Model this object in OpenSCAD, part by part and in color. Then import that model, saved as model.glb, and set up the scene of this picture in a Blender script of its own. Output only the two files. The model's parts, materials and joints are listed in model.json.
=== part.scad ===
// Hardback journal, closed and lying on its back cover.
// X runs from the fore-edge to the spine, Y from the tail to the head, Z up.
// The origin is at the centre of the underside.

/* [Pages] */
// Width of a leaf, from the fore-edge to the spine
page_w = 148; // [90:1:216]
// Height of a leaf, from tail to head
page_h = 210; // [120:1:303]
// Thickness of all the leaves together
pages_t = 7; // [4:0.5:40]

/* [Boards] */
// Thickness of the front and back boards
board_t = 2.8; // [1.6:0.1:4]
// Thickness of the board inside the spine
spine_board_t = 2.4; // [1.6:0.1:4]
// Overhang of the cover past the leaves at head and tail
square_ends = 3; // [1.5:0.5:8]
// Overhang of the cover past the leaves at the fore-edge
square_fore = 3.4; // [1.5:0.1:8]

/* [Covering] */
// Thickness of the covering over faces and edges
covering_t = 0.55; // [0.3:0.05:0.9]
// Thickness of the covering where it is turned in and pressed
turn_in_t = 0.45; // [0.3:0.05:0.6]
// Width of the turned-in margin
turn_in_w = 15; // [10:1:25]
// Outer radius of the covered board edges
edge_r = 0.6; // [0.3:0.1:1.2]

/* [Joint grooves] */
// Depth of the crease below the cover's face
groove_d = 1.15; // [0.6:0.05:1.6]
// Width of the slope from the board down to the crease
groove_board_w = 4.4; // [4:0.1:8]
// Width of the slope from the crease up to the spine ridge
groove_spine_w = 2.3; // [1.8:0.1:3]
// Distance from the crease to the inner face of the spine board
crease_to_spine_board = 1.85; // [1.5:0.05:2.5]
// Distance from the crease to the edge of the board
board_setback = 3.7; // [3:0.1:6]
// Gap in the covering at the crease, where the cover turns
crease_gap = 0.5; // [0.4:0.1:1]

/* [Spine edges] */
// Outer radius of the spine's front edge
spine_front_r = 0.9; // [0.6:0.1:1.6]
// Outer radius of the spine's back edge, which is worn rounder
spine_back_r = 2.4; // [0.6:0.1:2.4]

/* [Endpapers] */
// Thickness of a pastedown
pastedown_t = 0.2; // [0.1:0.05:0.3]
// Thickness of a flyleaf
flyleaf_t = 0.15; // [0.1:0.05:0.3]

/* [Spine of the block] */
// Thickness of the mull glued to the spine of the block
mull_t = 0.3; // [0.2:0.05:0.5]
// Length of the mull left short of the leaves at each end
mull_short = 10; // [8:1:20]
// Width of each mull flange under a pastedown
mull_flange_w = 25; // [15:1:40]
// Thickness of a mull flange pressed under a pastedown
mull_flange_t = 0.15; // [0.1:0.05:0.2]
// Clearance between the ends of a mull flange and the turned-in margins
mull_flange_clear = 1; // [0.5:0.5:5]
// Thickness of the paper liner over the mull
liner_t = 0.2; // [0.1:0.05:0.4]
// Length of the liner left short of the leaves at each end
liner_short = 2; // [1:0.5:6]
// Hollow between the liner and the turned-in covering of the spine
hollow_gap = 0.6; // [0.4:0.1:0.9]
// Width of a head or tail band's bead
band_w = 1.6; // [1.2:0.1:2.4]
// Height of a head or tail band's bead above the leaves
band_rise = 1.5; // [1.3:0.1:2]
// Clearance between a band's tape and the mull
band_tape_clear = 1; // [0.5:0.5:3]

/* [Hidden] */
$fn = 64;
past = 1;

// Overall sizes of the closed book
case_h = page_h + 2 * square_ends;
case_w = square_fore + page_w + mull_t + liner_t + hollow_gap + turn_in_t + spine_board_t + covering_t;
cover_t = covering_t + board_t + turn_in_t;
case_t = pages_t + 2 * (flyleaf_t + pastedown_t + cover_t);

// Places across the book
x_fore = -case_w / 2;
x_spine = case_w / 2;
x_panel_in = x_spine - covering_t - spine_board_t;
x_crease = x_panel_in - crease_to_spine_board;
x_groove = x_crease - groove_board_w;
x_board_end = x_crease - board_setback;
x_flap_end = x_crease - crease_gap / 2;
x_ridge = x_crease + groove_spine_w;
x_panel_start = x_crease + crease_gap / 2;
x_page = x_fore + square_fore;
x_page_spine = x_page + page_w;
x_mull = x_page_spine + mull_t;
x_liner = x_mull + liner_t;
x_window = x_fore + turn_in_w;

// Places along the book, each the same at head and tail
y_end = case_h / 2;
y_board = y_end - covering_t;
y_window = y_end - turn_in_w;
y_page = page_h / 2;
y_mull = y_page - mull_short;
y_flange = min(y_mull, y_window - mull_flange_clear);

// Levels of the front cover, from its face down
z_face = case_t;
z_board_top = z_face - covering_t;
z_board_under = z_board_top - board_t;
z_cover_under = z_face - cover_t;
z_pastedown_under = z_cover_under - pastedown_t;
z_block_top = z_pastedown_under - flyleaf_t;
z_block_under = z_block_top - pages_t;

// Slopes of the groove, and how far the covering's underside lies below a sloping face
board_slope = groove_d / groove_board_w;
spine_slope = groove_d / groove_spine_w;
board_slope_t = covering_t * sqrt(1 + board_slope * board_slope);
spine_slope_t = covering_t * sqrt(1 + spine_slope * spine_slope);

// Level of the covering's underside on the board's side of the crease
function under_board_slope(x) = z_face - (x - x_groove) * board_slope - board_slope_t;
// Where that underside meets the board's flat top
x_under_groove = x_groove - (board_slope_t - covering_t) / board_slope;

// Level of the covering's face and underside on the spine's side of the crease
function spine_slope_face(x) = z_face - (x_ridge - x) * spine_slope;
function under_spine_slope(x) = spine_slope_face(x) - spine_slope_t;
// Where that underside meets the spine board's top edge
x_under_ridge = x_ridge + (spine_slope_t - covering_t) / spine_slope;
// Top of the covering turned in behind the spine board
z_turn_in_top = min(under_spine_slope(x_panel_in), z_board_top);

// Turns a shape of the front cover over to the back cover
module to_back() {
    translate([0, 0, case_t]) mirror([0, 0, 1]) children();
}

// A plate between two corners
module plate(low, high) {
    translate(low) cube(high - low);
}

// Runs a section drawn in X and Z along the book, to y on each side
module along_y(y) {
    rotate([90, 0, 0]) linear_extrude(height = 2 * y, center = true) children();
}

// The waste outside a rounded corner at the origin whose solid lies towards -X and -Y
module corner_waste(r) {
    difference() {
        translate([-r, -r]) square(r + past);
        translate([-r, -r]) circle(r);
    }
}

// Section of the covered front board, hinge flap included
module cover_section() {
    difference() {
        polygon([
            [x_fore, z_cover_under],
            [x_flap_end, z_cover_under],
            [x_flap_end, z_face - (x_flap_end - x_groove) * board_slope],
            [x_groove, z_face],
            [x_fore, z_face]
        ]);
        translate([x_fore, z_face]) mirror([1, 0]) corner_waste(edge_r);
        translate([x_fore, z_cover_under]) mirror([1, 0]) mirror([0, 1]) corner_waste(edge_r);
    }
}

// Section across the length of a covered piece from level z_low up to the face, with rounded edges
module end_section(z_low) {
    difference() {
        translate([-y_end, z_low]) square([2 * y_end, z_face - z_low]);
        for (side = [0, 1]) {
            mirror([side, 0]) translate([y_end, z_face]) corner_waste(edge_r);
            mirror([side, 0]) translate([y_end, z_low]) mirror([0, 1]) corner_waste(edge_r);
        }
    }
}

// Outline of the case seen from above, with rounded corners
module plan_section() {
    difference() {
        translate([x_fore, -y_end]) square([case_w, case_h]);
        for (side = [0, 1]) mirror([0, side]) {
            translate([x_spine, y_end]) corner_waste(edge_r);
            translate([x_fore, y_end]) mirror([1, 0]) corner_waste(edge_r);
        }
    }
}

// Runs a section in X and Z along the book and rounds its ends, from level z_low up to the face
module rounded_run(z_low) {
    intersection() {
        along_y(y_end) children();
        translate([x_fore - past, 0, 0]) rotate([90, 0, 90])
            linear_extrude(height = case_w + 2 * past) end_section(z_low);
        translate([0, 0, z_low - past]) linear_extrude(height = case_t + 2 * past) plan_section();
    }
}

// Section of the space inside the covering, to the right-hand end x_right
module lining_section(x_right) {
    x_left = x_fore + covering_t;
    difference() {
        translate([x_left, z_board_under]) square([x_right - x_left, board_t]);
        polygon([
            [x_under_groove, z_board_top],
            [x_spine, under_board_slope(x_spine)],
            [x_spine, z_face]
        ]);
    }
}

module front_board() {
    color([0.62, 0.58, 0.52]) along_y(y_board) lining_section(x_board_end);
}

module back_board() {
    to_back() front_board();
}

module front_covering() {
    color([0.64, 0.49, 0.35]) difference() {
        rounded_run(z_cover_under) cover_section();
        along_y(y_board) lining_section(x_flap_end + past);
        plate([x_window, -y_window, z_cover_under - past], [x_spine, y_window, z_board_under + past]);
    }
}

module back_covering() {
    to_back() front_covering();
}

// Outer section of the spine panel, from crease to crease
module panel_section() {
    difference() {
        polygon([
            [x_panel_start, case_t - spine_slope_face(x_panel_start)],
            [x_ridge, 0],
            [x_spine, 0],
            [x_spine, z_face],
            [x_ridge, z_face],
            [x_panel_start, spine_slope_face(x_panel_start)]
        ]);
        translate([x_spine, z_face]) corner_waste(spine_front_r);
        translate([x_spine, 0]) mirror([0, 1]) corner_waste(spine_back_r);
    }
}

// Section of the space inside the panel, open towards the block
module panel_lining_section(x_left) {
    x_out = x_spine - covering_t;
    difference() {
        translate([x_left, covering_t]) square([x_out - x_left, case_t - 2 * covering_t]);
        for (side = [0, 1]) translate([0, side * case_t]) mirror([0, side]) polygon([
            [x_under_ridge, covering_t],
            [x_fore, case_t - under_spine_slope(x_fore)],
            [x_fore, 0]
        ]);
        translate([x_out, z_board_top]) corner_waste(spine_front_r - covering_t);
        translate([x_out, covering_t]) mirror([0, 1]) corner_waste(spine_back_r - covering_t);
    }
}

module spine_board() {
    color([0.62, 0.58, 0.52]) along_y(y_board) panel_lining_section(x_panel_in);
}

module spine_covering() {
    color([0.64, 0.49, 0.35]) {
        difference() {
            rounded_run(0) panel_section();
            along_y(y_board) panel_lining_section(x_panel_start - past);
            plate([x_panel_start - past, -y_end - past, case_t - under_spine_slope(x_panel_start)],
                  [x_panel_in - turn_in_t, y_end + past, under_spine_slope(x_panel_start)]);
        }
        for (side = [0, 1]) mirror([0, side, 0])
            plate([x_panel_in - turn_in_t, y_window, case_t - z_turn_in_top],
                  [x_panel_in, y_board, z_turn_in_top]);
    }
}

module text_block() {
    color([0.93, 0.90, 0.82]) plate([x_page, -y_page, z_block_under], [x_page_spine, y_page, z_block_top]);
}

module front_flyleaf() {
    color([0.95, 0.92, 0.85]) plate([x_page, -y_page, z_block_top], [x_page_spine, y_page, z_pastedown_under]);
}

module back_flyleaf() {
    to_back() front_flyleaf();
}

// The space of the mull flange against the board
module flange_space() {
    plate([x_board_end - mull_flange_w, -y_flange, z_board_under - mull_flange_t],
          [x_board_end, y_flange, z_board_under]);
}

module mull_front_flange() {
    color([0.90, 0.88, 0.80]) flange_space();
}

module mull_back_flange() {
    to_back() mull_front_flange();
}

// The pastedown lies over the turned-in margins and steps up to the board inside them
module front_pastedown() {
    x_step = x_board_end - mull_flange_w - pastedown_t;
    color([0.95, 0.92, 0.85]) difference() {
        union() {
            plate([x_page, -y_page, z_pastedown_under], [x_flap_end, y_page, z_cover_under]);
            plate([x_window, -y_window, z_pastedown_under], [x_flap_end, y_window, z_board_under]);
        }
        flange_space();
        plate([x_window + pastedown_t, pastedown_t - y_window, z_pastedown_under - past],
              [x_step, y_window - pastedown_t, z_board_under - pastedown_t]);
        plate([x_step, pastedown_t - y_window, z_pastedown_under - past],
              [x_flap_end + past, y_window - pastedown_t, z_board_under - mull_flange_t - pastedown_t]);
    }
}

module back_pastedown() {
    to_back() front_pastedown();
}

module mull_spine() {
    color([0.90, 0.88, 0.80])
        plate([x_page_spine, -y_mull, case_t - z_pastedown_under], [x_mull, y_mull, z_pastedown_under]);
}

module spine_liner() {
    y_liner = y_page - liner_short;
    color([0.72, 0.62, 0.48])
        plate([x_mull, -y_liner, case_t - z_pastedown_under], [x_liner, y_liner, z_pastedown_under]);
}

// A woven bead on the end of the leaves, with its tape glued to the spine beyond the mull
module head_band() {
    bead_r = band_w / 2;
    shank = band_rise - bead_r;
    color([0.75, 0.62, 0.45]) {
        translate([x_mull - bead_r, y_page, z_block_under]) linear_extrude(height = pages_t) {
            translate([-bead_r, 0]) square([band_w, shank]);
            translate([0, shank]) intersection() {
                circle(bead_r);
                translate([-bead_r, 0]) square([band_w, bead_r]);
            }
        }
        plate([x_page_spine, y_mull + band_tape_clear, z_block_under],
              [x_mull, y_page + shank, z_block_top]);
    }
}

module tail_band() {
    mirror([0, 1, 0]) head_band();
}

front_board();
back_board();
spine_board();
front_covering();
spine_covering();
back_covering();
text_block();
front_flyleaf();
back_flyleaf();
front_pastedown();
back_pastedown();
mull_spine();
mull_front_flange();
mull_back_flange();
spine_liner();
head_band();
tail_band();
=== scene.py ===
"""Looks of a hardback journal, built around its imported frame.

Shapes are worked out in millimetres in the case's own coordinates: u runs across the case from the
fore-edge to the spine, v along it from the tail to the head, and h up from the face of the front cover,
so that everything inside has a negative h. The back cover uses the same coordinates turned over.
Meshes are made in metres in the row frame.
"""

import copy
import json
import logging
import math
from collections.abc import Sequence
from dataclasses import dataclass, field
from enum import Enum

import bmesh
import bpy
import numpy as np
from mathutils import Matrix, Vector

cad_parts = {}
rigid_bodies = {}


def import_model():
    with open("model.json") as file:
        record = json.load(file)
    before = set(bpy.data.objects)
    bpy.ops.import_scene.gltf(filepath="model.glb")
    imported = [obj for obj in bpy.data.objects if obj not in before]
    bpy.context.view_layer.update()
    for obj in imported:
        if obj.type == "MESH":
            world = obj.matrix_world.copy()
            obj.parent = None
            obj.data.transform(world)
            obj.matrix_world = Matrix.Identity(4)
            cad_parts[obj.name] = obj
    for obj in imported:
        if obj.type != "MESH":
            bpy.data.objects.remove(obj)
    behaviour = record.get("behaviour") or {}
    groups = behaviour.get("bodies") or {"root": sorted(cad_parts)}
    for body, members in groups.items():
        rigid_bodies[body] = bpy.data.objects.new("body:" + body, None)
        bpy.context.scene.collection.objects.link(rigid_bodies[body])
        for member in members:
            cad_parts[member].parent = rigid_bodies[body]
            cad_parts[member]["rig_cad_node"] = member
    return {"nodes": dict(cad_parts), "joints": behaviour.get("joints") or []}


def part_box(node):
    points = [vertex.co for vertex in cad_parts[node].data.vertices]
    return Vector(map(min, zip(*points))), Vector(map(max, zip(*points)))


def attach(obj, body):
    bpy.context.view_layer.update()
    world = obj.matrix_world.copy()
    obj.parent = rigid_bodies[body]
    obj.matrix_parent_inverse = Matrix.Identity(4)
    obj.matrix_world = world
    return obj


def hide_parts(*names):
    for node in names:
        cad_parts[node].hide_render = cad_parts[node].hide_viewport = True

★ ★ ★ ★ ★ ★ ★

EXERCISE:
Quote nothing but the lines that run from the line containing "translate([0, shank]) intersection()" through the line containing "obj.parent = None", keeping both of them word for word.

SOLUTION TO THIS PROBLEM:
            translate([0, shank]) intersection() {
                circle(bead_r);
                translate([-bead_r, 0]) square([band_w, bead_r]);
            }
        }
        plate([x_page_spine, y_mull + band_tape_clear, z_block_under],
              [x_mull, y_page + shank, z_block_top]);
    }
}

module tail_band() {
    mirror([0, 1, 0]) head_band();
}

front_board();
back_board();
spine_board();
front_covering();
spine_covering();
back_covering();
text_block();
front_flyleaf();
back_flyleaf();
front_pastedown();
back_pastedown();
mull_spine();
mull_front_flange();
mull_back_flange();
spine_liner();
head_band();
tail_band();
=== scene.py ===
"""Looks of a hardback journal, built around its imported frame.

Shapes are worked out in millimetres in the case's own coordinates: u runs across the case from the
fore-edge to the spine, v along it from the tail to the head, and h up from the face of the front cover,
so that everything inside has a negative h. The back cover uses the same coordinates turned over.
Meshes are made in metres in the row frame.
"""

import copy
import json
import logging
import math
from collections.abc import Sequence
from dataclasses import dataclass, field
from enum import Enum

import bmesh
import bpy
import numpy as np
from mathutils import Matrix, Vector

cad_parts = {}
rigid_bodies = {}


def import_model():
    with open("model.json") as file:
        record = json.load(file)
    before = set(bpy.data.objects)
    bpy.ops.import_scene.gltf(filepath="model.glb")
    imported = [obj for obj in bpy.data.objects if obj not in before]
    bpy.context.view_layer.update()
    for obj in imported:
        if obj.type == "MESH":
            world = obj.matrix_world.copy()
            obj.parent = None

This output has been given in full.